Supreme Court Sides With Wal-Mart in Class Action Suit


The Supreme Court put the brakes on a massive job discrimination lawsuit against mega-retailer Wal-Mart Stores Inc., saying the plaintiffs had not shown justification for sweeping class-action status that could have potentially involved hundreds of thousands of current and former female workers.

The ruling Monday -- which addressed the claims in the lawsuit only in terms of whether they supported such a huge a class action -- was a big victory for the nation's largest private employer, and the business community at large.

The high-profile case-- perhaps the most closely watched of the high court's term -- is among the most important dealing with corporate versus worker rights that the justices have ever heard, and could eventually affect nearly every private employer, large and small.

"On the facts of the case," wrote Justice Antonin Scalia for the majority, the plaintiffs had to show "significant proof that Wal-Mart operated under a general policy of discrimination.
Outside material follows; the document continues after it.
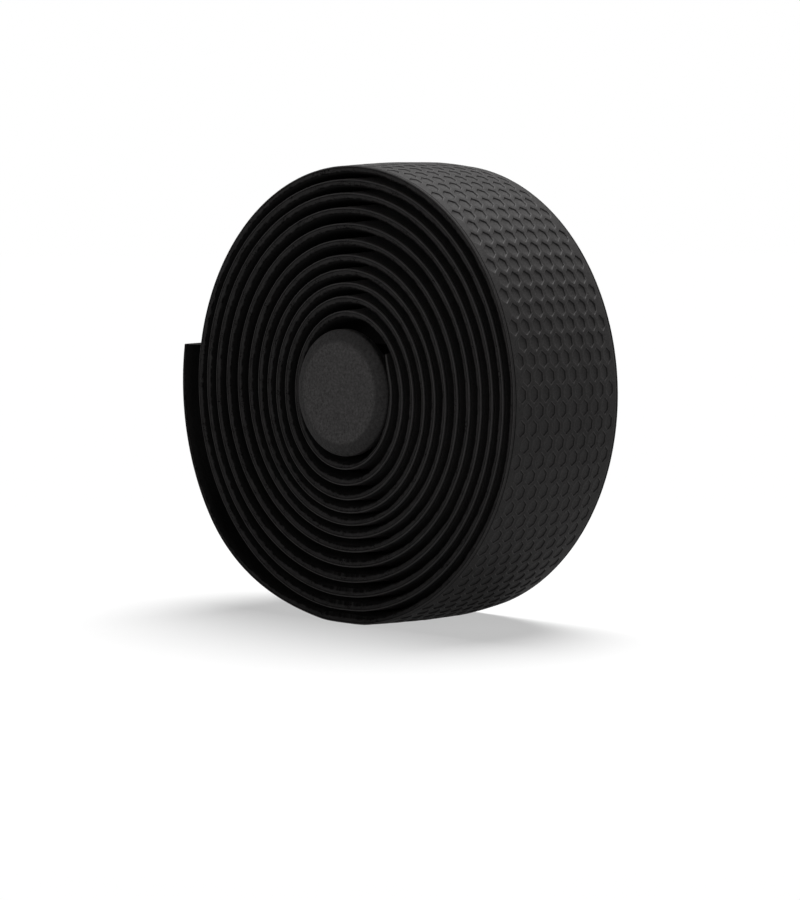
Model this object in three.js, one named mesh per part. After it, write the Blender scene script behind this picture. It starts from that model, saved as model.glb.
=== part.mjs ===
// A loose roll of handlebar tape standing on its rim, with a bar end plug nested in its hollow.
// Millimetres, +Z up. The roll's axis lies along Y, and the origin is the middle of the flat spot.

import * as THREE from 'three';

// Tape strip: its width, the foam in the middle, and the edges, skived thin on both faces
const TAPE_WIDTH = 30;
const FOAM_THICKNESS = 2.8;
const EDGE_THICKNESS = 1.2;
const CROWN = 0.69;
const SKIVE_WIDTH = 7;
const KNEE_DROP = 0.25;

// Winding: angles are measured from +X towards +Z, and the strip runs outwards clockwise
const CORE_RADIUS = 13.91;
const CORE_END_ANGLE = 37;
const TURN_PITCH = 2.913;
const TURN_GAP = 0.35;
const BOTTOM_PASSES = 12;

// How the turns stray from a true spiral: an oval, a drift of the outer turns, and slow sways
const OVALITY = 0.47;
const OVAL_ANGLE = 80;
const DRIFT_PER_TURN = 0.06;
const DRIFT_ANGLE = 61;
const TENSION_SWAY = { reach: 0.31, perTurn: 0.14, start: -82 };
const CENTRE_SWAY = { reach: 0.2, perTurn: 1.12, start: 103 };
const OVAL_SWAY = { reach: 0.26, perTurn: 2.06, start: 76 };

// Flat spot under the roll, pressed by its own weight
const BOTTOM_ANGLE = 270;
const FLAT_DEPTH = 0.9;
const FLAT_BLEND = 0.3;
const CHORD_FACING_LIMIT = 0.5;

// Inner end: it stays straight, springs off the plug and is thinner at its edges
const CORE_STRAIGHT_ARC = 24;
const CORE_CLEAR_ARC = 12;
const CORE_EDGE_THICKNESS = 0.8;
const CORE_THIN_TURNS = 0.6;

// Loose tail: arcs are measured on from the flat spot
const TAIL_ARC = 100;
const TAIL_LIFT = 2.65;
const LIFT_START_ARC = 11;
const LIFT_FULL_ARC = 56;
const TAIL_EDGE_THICKNESS = 0.6;

// Bar end plug: a chamfered head and a push-in stem with grip fins. It leans on the innermost turn
const HEAD_RADIUS = 12.7;
const DISC_RADIUS = 10.2;
const CHAMFER_HEIGHT = 1.1;
const RIM_THICKNESS = 1.6;
const RIM_ROUND = 0.35;
const UNDERSIDE_SLOPE = 1.2;
const STEM_RADIUS = 5.6;
const STEM_LENGTH = 15;
const STEM_CHAMFER = 0.8;
const FIN_RADIUS = 9.4;
const FIN_COUNT = 3;
const FIN_PITCH = 4.4;
const FIN_LIP = 0.6;
const FIN_SLOPE = 2;
const PLUG_LEAN_ANGLE = 159;
const PLUG_LEAN_GAP = 0.27;
const SEAT_GAP = 0.3;

// Facets: how far a flat facet may leave the true curve, and the sides of the plug
const FACET_SAG = 0.075;
const PLUG_SIDES = 40;
const ROUND_STEPS = 3;

const HALF_WIDTH = TAPE_WIDTH / 2;
const FULL_TURN = 360;
const FIRST_BOTTOM = ((CORE_END_ANGLE - BOTTOM_ANGLE + FULL_TURN) % FULL_TURN) / FULL_TURN;
const LAST_BOTTOM = FIRST_BOTTOM + BOTTOM_PASSES - 1;
const TAIL_END = LAST_BOTTOM + TAIL_ARC / FULL_TURN;

const { clamp, degToRad, lerp, smoothstep } = THREE.MathUtils;
const angleAt = (turn) => degToRad(CORE_END_ANGLE - FULL_TURN * turn);

// Where the leaning plug's axis lies, seen from the roll's
const PLUG_PLAY = Math.max(CORE_RADIUS - HEAD_RADIUS - PLUG_LEAN_GAP, 0);
const PLUG_SHIFT_X = PLUG_PLAY * Math.cos(degToRad(PLUG_LEAN_ANGLE));
const PLUG_SHIFT_Z = PLUG_PLAY * Math.sin(degToRad(PLUG_LEAN_ANGLE));

function sway(wave, turn) {
  return wave.reach * Math.cos(degToRad(FULL_TURN * wave.perTurn * turn + wave.start));
}

// Radius of the middle of the strip's outer face before the roll settles on its flat spot
function freeRadius(turn) {
  const straightTurns = CORE_STRAIGHT_ARC / FULL_TURN;
  if (turn < straightTurns) {
    return freeRadius(straightTurns) / Math.cos(angleAt(turn) - angleAt(straightTurns));
  }
  const angle = angleAt(turn);
  const oval = OVALITY * Math.cos(2 * (angle - degToRad(OVAL_ANGLE)));
  const drift = DRIFT_PER_TURN * turn * Math.cos(angle - degToRad(DRIFT_ANGLE));
  const sways = sway(TENSION_SWAY, turn) + sway(CENTRE_SWAY, turn) + sway(OVAL_SWAY, turn);
  return CORE_RADIUS + TURN_PITCH * turn + oval + drift + sways;
}

// How far the outer face falls away from its middle towards the skived edges
function crownDepth(across) {
  return CROWN * Math.max((Math.abs(across) - HALF_WIDTH + SKIVE_WIDTH) / SKIVE_WIDTH, 0);
}

// Height of the roll's centre over the lowest face of the turn that passes the bottom at this place
function settledHeight(bottom) {
  const share = (bottom / LAST_BOTTOM) ** 2;
  return freeRadius(bottom) - FLAT_DEPTH * share;
}

// The lesser of two lengths, with the corner between them rounded
function roundedMin(first, second) {
  const overlap = Math.max(FLAT_BLEND - Math.abs(first - second), 0);
  return Math.min(first, second) - overlap ** 2 / (4 * FLAT_BLEND);
}

// The outer face after settling: a chord where a turn passes the bottom, and a lift along the tail
function outerRadius(turn, across) {
  const pass = clamp(Math.round(turn - FIRST_BOTTOM), 0, BOTTOM_PASSES - 1);
  const facing = Math.max(Math.cos(angleAt(turn) - degToRad(BOTTOM_ANGLE)), CHORD_FACING_LIMIT);
  const chord = settledHeight(FIRST_BOTTOM + pass) / facing;
  const settled = roundedMin(freeRadius(turn) - crownDepth(across), chord);
  const tailArc = (turn - LAST_BOTTOM) * FULL_TURN;
  return settled + TAIL_LIFT * smoothstep(tailArc, LIFT_START_ARC, LIFT_FULL_ARC);
}

const CENTRE_HEIGHT = settledHeight(LAST_BOTTOM);

// Distance from the roll's centre to the plug's rim in the direction of an angle
function plugReach(angle) {
  const along = PLUG_SHIFT_X * Math.cos(angle) + PLUG_SHIFT_Z * Math.sin(angle);
  const across = PLUG_SHIFT_Z * Math.cos(angle) - PLUG_SHIFT_X * Math.sin(angle);
  return along + Math.sqrt(HEAD_RADIUS ** 2 - across ** 2);
}

// The smallest radius that the foam may swell to: what lies within it is a turn, or the plug
function innerLimit(turn, across) {
  if (turn > 1 - CORE_CLEAR_ARC / FULL_TURN) {
    return outerRadius(Math.max(turn - 1, 0), across) + TURN_GAP;
  }
  return plugReach(angleAt(turn)) + SEAT_GAP;
}

function edgeThickness(turn) {
  const fromCore = lerp(CORE_EDGE_THICKNESS, EDGE_THICKNESS, smoothstep(turn, 0, CORE_THIN_TURNS));
  return lerp(fromCore, TAIL_EDGE_THICKNESS, smoothstep(turn, LAST_BOTTOM, TAIL_END));
}

// The strip's section at a turn, as [place across the width, radius] pairs round its outline
function sectionAt(turn) {
  const shoulder = HALF_WIDTH - SKIVE_WIDTH;
  const knee = HALF_WIDTH - SKIVE_WIDTH / 2;
  const edgeDepth = CROWN + edgeThickness(turn);
  const kneeDepth = (edgeDepth + FOAM_THICKNESS) / 2 + KNEE_DROP;
  const outer = [-HALF_WIDTH, -shoulder, shoulder, HALF_WIDTH];
  const inner = [
    [HALF_WIDTH, edgeDepth],
    [knee, kneeDepth],
    [shoulder, FOAM_THICKNESS],
    [-shoulder, FOAM_THICKNESS],
    [-knee, kneeDepth],
    [-HALF_WIDTH, edgeDepth],
  ];
  const top = outerRadius(turn, 0);
  return [
    ...outer.map((across) => [across, outerRadius(turn, across)]),
    ...inner.map(([across, depth]) => [across, Math.max(top - depth, innerLimit(turn, across))]),
  ];
}

// Places along the strip, close enough that each facet stays within the sag
function stationTurns() {
  const turns = [];
  let turn = 0;
  while (turn < TAIL_END) {
    turns.push(turn);
    turn += Math.sqrt((8 * FACET_SAG) / outerRadius(turn, 0)) / (2 * Math.PI);
  }
  const stretch = TAIL_END / turn;
  return [...turns.map((place) => place * stretch), TAIL_END];
}

// One closed skin: the section carried along the stations, with a cap on each end
function tapeGeometry() {
  const positions = [];
  const faces = [];
  const turns = stationTurns();
  const sides = sectionAt(0).length;
  for (const turn of turns) {
    const angle = angleAt(turn);
    for (const [across, radius] of sectionAt(turn)) {
      positions.push(radius * Math.cos(angle), across, CENTRE_HEIGHT + radius * Math.sin(angle));
    }
  }
  for (let station = 0; station < turns.length - 1; station += 1) {
    for (let side = 0; side < sides; side += 1) {
      const a = station * sides + side;
      const b = station * sides + ((side + 1) % sides);
      faces.push(a, a + sides, b, b, a + sides, b + sides);
    }
  }
  const last = (turns.length - 1) * sides;
  for (let side = 1; side < sides - 1; side += 1) {
    faces.push(0, side, side + 1);
    faces.push(last, last + side + 1, last + side);
  }
  const geometry = new THREE.BufferGeometry();
  geometry.setAttribute('position', new THREE.Float32BufferAttribute(positions, 3));
  geometry.setIndex(faces);
  geometry.computeVertexNormals();
  return geometry;
}

// Points of a quarter-round between a face and a wall, seen as radius and height
function roundCorner(radius, height, round) {
  const points = [];
  for (let step = 0; step <= ROUND_STEPS; step += 1) {
    const turn = ((Math.PI / 2) * step) / ROUND_STEPS;
    points.push([radius - round + round * Math.sin(turn), height + round - round * Math.cos(turn)]);
  }
  return points;
}

// One grip fin: it slopes up from the stem's end and drops back behind a narrow lip
function finProfile(height) {
  return [
    [STEM_RADIUS, height],
    [FIN_RADIUS, height],
    [FIN_RADIUS, height + FIN_LIP],
    [STEM_RADIUS, height + FIN_LIP + FIN_SLOPE],
  ];
}

// Half section of the plug from the middle of its face to the end of its stem
function plugProfile() {
  const rim = -HALF_WIDTH;
  const face = rim - CHAMFER_HEIGHT;
  const back = rim + RIM_THICKNESS;
  const stemStart = back + UNDERSIDE_SLOPE;
  const stemEnd = stemStart + STEM_LENGTH;
  const profile = [[0, face], [DISC_RADIUS, face], ...roundCorner(HEAD_RADIUS, rim, RIM_ROUND)];
  profile.push([HEAD_RADIUS, back], [STEM_RADIUS, stemStart]);
  const firstFin = stemEnd - STEM_CHAMFER - FIN_LIP - FIN_SLOPE - FIN_PITCH * (FIN_COUNT - 1);
  for (let fin = 0; fin < FIN_COUNT; fin += 1) {
    profile.push(...finProfile(firstFin + fin * FIN_PITCH));
  }
  profile.push([STEM_RADIUS - STEM_CHAMFER, stemEnd], [0, stemEnd]);
  return profile.map(([radius, height]) => new THREE.Vector2(radius, height));
}

function tapeMaterial() {
  return new THREE.MeshStandardMaterial({ color: 0x262424, roughness: 0.72, metalness: 0 });
}

function plugMaterial() {
  return new THREE.MeshStandardMaterial({ color: 0x2f2d2d, roughness: 0.6, metalness: 0 });
}

function makeTape() {
  const mesh = new THREE.Mesh(tapeGeometry(), tapeMaterial());
  mesh.name = 'bar_tape';
  return mesh;
}

function makePlug() {
  const mesh = new THREE.Mesh(new THREE.LatheGeometry(plugProfile(), PLUG_SIDES), plugMaterial());
  mesh.name = 'end_plug';
  mesh.position.set(PLUG_SHIFT_X, 0, CENTRE_HEIGHT + PLUG_SHIFT_Z);
  return mesh;
}

const roll = new THREE.Group();
roll.add(makeTape(), makePlug());

export default roll;
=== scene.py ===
import math

import bmesh
import bpy
import numpy as np
from mathutils import Matrix, Vector


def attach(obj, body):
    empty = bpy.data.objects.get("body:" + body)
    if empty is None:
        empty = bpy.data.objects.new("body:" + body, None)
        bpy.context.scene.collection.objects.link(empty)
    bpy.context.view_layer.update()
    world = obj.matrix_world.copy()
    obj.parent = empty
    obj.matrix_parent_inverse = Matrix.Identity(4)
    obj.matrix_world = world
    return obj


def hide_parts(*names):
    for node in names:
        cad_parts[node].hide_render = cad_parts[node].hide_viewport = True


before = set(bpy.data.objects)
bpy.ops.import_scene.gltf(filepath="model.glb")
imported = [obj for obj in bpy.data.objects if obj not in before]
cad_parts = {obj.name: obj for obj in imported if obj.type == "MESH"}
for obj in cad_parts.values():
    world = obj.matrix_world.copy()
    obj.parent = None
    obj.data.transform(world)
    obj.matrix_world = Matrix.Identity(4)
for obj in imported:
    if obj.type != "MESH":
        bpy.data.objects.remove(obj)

bl_info = {
    "name": "Handlebar Tape Roll",
    "version": (1, 0, 0),
    "blender": (4, 5, 0),
    "location": "3D View > Sidebar > Tape Roll",
    "description": "Winds a roll of embossed foam handlebar tape and turns the bar end plug inside it",
    "category": "Object",
}

MM = 0.001
TURN = 2 * math.pi
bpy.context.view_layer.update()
CREASE_ANGLE = math.radians(62)
WELD_REACH = 0.001 * MM
ROUND_POINTS = 6
STATIONS_AFTER_TREAD = 3
# The three kinds of column round the strip's section
OUTER_FACE, CUT_EDGE, INNER_FACE = range(3)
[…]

That is entirely absent here."

He added, "In a company of Wal-Mart's size and geographical scope, it is quite unbelievable that all managers would exercise their discretion in a common way without some common direction."

While this particular class action has effectively ended, the individual plaintiffs could band together and file a series of smaller lawsuits aimed at individual stores or supervisors. Four more liberal justices agreed this particular class should not proceed to trial, but criticized the majority for not allowing the female workers to move ahead with their claims under a different legal approach.

"The court, however, disqualifies the class from the starting gate," wrote Justice Ruth Bader Ginsburg. "Wal-Mart's delegation of discretion over pay and promotions is a policy uniform throughout all stores," said Ginsburg, arguing the plaintiffs' claims had some validity. Establishing that delegation of discretion "would be the first step in the usual order of proof for plaintiffs seeking individual remedies for companywide discrimination." She was supported by Justices Stephen Breyer, Sonia Sotomayor and Elena Kagan.

Of course, the company said it was pleased with the court's decision. 

Read More. 

If you ask me, and I know you didn't, the only message this sends to corporations is to become too big to sue.  If you can become as big as Wal-Mart, you wont have to face a class action suit or be forced to settle out of court because The Court will think its not fair to you. What about the workers?